Também sou ignorante no que se
refere à fabricação de catracas. Não sei se existe uma empresa que produz
catraca ou se elas produzem outras coisas além de catraca. Não sei se as
empresas que trabalham com biometria, também uma paixão paulistana, são as que
fabricam catracas. Vai ver o UOL além de conteúdo na internet e maquininhas de
cartão de débito e crédito também fabrica catracas, sei lá. Vai ver a Unilever
além de sorvete e sabão em pó produz também catracas, sei lá. Só sei que
produzir catracas em SP é sem dúvida o negócio do futuro. Como economista
(fajuto, eu sei), indico a todos que querem um investimento que dará lucro no
futuro a compra de ações de empresas que fabricam catracas. Vão render tanto ou
até mais do que as empresas de armas renderam com a eleição de Bolsonaro. Se
sua sede para ganhar dinheiro é tanta que você não se importa em comprar ações
de uma empresa que produz algo que servirá basicamente para matar pessoas no
novo regime que se inicia, também não terá vergonha de investir em catracas. Se
a ESPM quiser ganhar ainda mais dinheiro com MBAs fajutos destinados a formados
em administração de empresas, uma formação no negócio de catracas é um bom
negócio.
Por que padarias têm catraca,
afinal? A primeira resposta seria por alguma coisa ligada à segurança. Não
consigo, porém, entender o que exatamente a presença de uma catraca pode
impedir um assaltante de entrar na padaria. Basta que ele aperte o botão,
retire o pedaço de plástico com um número e um código de barras, assalte e
coloque o pedaço de plástico com um número e um código de barras de volta na
catraca para sair. Pensando no assunto, andei pelo centro de SP de padaria em
padaria e consegui achar uma que não tem catraca. Entrar nela foi como voltar
no tempo. Comanda num pedaço de papel e facilidade para entrar e sair. A
padaria estava vazia. Só tinha eu e uma mulher vendendo jogo do bicho nela.

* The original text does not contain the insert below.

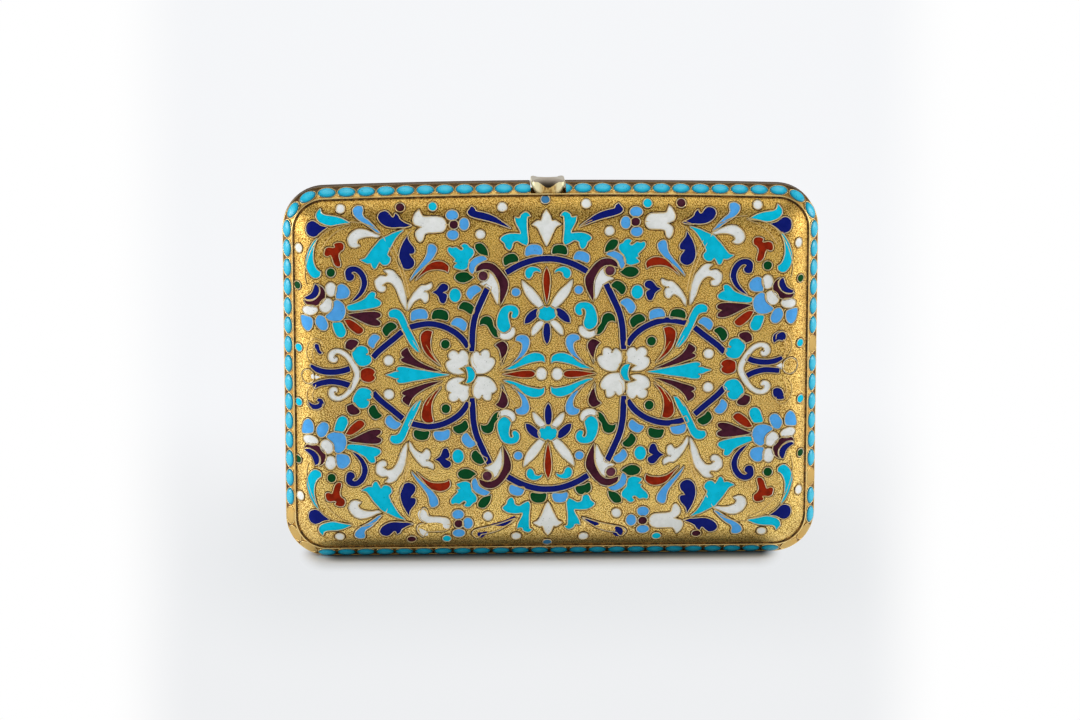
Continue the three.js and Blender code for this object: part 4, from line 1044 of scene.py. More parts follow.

Mesmo sendo tudo mais barato. Voltando para casa, entrei numa sempre cheia
padaria com catraca e cheguei a uma conclusão. A resposta a que cheguei para a
maluquice de padaria ter catraca é igualmente maluca. Paulistano acha catraca
chique.
A catraca de certa forma dá um
tipo de exclusividade ao lugar frequentado. Exclusividade é a chave para
entender o comportamento da sociedade paulistana. As pessoas gostam de sentir
que de alguma forma elas podem e alguém não entrar em um lugar. Outros negócios
estão adotando a brilhante tática das padarias. Quase todas as academias já têm
catracas, por exemplo. Supermercados já estão adotando a ideia. Mas muito ainda
há de ser feito para transformar SP numa grande catraca. Em algum momento
restaurante terão catracas, é fato.
Moro num prédio de gente metida a
descolada no centro de SP. Havia uma Igreja Renascer na galeria do prédio. Ela
está fechada há alguns anos. Um dia, curioso, perguntei o porquê a algum
segurança do prédio. Eles disseram que havia muita reclamação dos moradores
porque a Igreja distribuía comida e moradores de rua vinham ao prédio pegar as
doações. As soluções que a administração encontrou foi fechar a Igreja. Se não
desse certo apenas isto, iriam colocar catracas. SP é uma cidade triste. A capacidade
de solidariedade foi substituída por catracas. A hora de sair disto aqui está
chegando. Quando a cidade virar uma grande catraca, quero ficar do lado de
fora.
Justo o que eu procurava sobre catracas. Obrigada!